▸ What you will do:
Repeat, exactly, the run of lines that opens with the line containing "for column in" and closes with the line containing "before = set(bpy.data.objects)", and leave all other lines out.

▸ Material:
────────
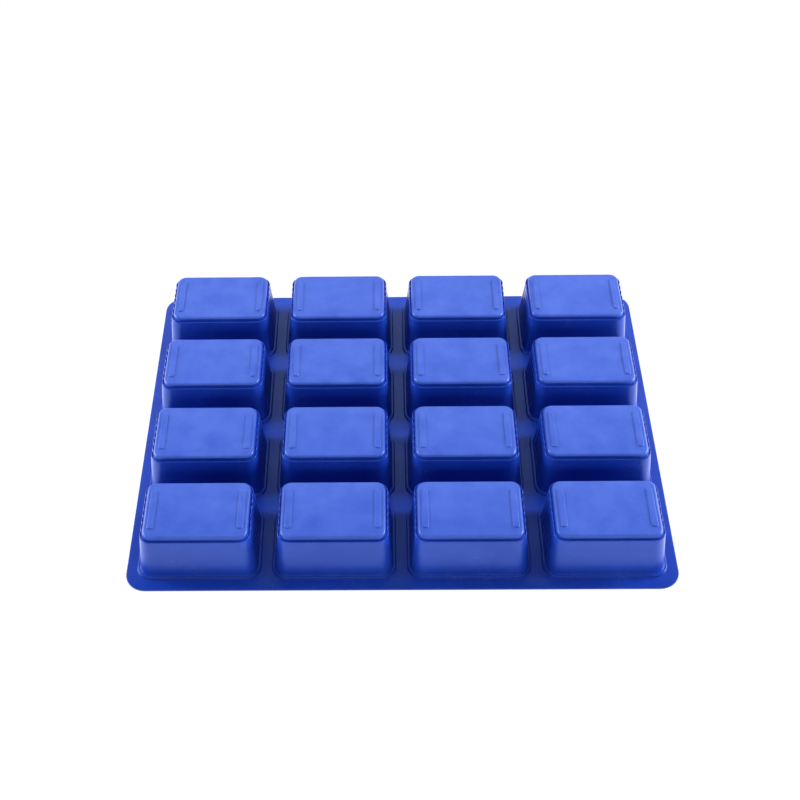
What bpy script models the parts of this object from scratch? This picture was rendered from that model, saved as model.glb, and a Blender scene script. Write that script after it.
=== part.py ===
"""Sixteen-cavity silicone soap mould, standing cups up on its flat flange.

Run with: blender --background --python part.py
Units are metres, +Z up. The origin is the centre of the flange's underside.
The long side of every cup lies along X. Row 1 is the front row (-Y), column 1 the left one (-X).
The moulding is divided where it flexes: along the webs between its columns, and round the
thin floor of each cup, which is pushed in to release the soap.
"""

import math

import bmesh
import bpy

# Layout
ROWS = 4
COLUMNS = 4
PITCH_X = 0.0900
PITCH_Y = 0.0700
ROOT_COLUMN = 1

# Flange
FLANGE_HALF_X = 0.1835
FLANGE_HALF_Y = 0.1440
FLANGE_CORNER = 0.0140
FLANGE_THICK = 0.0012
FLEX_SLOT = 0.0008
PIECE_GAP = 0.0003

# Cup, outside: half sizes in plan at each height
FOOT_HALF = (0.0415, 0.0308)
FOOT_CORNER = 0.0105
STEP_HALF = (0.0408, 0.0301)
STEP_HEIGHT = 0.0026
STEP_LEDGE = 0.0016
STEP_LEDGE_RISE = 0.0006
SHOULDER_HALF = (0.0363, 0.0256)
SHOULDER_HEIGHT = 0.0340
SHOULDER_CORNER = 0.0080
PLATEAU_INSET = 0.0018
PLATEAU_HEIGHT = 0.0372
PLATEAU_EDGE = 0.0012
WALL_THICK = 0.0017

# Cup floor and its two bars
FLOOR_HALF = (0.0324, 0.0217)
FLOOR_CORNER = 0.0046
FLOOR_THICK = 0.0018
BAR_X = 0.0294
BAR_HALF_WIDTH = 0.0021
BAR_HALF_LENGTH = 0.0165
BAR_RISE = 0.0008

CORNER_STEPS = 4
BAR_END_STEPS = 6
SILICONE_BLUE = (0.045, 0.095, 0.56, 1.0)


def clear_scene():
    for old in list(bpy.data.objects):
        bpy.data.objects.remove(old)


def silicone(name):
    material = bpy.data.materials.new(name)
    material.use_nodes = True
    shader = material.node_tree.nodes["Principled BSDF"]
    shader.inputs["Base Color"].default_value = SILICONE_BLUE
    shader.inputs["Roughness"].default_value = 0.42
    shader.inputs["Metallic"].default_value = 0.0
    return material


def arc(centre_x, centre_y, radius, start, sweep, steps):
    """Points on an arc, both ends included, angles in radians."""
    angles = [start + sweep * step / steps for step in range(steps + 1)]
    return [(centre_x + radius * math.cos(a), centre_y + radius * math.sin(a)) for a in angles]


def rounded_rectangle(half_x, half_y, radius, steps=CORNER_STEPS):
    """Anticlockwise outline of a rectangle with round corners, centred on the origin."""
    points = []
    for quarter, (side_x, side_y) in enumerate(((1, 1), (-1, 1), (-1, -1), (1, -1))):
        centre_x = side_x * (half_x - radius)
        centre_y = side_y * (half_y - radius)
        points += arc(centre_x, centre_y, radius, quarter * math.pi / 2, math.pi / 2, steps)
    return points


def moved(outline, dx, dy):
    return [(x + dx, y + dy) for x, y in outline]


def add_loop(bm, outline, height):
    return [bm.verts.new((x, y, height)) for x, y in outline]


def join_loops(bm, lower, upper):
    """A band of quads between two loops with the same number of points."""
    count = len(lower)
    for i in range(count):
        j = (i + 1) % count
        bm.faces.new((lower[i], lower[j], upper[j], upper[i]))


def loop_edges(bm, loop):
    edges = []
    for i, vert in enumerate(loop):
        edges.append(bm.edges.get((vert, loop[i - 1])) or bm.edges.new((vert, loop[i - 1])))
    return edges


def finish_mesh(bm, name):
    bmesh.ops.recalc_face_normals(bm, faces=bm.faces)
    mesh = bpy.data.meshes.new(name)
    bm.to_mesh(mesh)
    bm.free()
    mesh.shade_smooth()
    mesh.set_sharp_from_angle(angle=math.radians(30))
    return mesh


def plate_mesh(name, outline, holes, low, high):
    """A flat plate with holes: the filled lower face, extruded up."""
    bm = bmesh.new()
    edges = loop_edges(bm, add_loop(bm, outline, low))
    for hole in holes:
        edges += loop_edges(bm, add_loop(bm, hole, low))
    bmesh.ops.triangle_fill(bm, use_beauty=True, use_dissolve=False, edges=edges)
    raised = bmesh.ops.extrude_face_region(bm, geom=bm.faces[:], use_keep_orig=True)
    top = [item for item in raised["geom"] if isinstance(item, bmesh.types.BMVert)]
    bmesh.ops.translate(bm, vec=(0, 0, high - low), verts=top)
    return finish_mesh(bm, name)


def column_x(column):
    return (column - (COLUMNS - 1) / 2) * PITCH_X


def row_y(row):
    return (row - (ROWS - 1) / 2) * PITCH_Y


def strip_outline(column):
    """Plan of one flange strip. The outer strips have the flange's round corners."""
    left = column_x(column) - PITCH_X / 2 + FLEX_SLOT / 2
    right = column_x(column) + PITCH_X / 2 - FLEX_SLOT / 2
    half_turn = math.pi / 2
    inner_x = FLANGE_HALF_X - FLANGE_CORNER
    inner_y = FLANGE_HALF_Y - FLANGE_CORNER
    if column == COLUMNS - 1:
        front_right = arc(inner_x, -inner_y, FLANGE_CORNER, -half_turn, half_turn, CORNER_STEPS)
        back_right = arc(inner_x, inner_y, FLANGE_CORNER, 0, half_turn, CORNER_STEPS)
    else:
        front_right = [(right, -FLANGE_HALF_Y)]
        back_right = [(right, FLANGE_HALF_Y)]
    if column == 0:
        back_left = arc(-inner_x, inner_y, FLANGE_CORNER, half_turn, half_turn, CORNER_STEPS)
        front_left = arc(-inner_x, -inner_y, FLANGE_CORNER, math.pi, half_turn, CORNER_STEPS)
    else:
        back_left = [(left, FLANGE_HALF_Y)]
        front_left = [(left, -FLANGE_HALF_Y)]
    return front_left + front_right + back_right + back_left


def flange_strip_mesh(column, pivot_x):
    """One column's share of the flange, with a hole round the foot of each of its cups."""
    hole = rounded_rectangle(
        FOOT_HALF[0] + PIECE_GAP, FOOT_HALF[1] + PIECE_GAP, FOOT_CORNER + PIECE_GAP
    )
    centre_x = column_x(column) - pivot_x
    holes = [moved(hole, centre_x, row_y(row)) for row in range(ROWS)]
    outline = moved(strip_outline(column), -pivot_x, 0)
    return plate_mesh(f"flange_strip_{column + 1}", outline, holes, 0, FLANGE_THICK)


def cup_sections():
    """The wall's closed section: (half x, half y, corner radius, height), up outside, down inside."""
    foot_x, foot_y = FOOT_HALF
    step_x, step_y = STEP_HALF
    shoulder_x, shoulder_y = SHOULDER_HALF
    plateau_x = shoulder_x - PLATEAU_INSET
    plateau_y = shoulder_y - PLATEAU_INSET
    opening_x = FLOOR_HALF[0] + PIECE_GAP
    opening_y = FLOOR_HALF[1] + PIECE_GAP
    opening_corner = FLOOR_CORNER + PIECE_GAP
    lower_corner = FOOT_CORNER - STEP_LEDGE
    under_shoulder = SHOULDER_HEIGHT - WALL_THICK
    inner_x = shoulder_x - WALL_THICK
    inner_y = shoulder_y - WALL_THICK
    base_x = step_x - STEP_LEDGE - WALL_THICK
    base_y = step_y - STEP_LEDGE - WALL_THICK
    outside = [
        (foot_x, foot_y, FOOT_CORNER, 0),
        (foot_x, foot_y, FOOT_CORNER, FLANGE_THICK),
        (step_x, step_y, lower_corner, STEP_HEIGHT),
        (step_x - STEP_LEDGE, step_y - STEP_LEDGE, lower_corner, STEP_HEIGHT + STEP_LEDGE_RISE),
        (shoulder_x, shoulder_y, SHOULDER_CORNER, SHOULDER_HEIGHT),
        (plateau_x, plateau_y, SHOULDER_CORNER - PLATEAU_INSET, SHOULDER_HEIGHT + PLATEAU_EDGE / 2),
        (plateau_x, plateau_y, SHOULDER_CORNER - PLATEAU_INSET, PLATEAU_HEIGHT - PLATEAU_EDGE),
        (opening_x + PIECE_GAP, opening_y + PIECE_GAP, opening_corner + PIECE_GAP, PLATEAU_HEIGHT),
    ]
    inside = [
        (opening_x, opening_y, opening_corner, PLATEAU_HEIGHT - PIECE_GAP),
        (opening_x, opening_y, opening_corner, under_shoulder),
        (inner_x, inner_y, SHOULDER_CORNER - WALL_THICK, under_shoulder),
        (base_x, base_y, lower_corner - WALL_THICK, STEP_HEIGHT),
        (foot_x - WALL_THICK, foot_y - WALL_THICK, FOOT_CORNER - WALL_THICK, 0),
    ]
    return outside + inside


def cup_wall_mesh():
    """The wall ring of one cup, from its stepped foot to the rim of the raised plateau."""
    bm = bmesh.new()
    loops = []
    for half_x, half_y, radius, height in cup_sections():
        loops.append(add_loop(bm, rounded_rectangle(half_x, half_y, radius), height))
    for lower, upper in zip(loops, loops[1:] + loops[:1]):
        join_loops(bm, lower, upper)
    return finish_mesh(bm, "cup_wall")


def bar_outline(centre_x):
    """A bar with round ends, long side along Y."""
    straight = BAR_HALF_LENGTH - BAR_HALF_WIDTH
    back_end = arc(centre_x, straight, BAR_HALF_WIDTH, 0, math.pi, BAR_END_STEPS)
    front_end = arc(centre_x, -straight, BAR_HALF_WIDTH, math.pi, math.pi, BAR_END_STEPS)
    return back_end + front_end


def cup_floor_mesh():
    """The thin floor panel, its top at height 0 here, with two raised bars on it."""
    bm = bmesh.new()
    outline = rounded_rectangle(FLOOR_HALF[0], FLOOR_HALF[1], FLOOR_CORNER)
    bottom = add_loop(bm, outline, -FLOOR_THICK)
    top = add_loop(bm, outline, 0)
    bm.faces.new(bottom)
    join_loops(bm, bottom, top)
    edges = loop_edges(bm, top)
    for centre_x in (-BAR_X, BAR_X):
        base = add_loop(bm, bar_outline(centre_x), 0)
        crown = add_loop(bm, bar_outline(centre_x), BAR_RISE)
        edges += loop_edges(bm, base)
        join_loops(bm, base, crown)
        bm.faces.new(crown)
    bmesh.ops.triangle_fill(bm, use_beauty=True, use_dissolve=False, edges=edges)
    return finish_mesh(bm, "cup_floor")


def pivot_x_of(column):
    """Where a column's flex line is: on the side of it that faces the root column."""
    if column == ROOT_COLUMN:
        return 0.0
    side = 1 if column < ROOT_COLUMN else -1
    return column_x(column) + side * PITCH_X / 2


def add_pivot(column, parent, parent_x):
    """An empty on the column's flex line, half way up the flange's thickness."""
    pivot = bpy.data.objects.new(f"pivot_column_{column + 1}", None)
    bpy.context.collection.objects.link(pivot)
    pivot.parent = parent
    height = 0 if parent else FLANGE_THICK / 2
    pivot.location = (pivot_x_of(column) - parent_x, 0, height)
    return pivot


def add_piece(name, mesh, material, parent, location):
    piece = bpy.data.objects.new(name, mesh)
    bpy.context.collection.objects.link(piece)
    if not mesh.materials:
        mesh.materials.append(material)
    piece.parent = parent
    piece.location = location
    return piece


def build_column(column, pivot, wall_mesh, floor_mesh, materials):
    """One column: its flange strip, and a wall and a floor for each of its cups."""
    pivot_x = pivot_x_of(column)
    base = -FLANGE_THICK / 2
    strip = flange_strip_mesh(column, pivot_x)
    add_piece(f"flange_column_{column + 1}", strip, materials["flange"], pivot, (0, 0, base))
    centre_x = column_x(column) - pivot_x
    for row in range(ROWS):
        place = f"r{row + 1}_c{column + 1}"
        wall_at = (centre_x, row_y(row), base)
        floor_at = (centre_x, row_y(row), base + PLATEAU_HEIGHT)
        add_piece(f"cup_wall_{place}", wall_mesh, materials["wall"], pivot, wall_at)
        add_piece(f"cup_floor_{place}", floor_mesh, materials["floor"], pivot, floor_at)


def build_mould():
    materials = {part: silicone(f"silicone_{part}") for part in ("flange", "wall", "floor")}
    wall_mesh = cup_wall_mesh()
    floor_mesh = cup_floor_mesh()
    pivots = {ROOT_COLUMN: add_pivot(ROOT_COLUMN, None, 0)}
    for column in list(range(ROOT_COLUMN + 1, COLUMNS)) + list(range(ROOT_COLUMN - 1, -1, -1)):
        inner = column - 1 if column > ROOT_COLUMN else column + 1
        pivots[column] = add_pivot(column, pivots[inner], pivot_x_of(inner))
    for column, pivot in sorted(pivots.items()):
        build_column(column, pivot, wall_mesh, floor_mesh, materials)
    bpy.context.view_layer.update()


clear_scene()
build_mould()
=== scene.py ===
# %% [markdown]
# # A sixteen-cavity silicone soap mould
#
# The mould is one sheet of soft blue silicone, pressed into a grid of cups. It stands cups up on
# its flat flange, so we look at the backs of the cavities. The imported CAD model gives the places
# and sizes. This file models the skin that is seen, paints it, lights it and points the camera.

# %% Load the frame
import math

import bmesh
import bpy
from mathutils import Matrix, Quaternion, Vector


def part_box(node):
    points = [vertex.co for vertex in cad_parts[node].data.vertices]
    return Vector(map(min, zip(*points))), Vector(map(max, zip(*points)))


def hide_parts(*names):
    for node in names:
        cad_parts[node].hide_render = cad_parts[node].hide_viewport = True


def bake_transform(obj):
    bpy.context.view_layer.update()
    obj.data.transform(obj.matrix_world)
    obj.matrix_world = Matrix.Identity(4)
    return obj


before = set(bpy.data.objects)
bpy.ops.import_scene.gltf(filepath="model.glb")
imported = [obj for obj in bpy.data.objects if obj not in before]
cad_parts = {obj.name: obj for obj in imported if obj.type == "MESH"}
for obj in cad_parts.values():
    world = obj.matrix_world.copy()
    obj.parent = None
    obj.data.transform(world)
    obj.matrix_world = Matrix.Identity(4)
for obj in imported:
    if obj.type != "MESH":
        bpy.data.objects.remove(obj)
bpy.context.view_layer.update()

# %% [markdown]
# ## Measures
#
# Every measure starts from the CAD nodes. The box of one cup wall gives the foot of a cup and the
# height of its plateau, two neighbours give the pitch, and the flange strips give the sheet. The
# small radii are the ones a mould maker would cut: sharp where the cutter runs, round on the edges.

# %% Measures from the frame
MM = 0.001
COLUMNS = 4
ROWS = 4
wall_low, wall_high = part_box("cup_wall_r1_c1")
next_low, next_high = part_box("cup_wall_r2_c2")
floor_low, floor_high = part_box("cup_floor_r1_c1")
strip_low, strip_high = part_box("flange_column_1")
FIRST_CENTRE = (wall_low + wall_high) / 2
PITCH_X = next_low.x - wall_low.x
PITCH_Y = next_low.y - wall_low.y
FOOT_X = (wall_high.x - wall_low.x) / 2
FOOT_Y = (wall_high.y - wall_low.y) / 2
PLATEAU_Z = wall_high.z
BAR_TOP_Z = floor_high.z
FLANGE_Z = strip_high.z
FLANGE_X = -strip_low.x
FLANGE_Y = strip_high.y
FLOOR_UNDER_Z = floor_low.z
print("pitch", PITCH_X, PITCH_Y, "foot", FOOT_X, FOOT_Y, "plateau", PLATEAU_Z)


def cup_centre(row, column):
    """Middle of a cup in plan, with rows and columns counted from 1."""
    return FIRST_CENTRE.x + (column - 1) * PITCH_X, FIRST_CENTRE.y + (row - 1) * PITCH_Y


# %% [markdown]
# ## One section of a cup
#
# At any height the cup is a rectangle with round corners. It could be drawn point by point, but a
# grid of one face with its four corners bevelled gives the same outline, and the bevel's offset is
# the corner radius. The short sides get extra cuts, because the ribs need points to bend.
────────
▸ Output:
    for column in list(range(ROOT_COLUMN + 1, COLUMNS)) + list(range(ROOT_COLUMN - 1, -1, -1)):
        inner = column - 1 if column > ROOT_COLUMN else column + 1
        pivots[column] = add_pivot(column, pivots[inner], pivot_x_of(inner))
    for column, pivot in sorted(pivots.items()):
        build_column(column, pivot, wall_mesh, floor_mesh, materials)
    bpy.context.view_layer.update()


clear_scene()
build_mould()
=== scene.py ===
# %% [markdown]
# # A sixteen-cavity silicone soap mould
#
# The mould is one sheet of soft blue silicone, pressed into a grid of cups. It stands cups up on
# its flat flange, so we look at the backs of the cavities. The imported CAD model gives the places
# and sizes. This file models the skin that is seen, paints it, lights it and points the camera.

# %% Load the frame
import math

import bmesh
import bpy
from mathutils import Matrix, Quaternion, Vector


def part_box(node):
    points = [vertex.co for vertex in cad_parts[node].data.vertices]
    return Vector(map(min, zip(*points))), Vector(map(max, zip(*points)))


def hide_parts(*names):
    for node in names:
        cad_parts[node].hide_render = cad_parts[node].hide_viewport = True


def bake_transform(obj):
    bpy.context.view_layer.update()
    obj.data.transform(obj.matrix_world)
    obj.matrix_world = Matrix.Identity(4)
    return obj


before = set(bpy.data.objects)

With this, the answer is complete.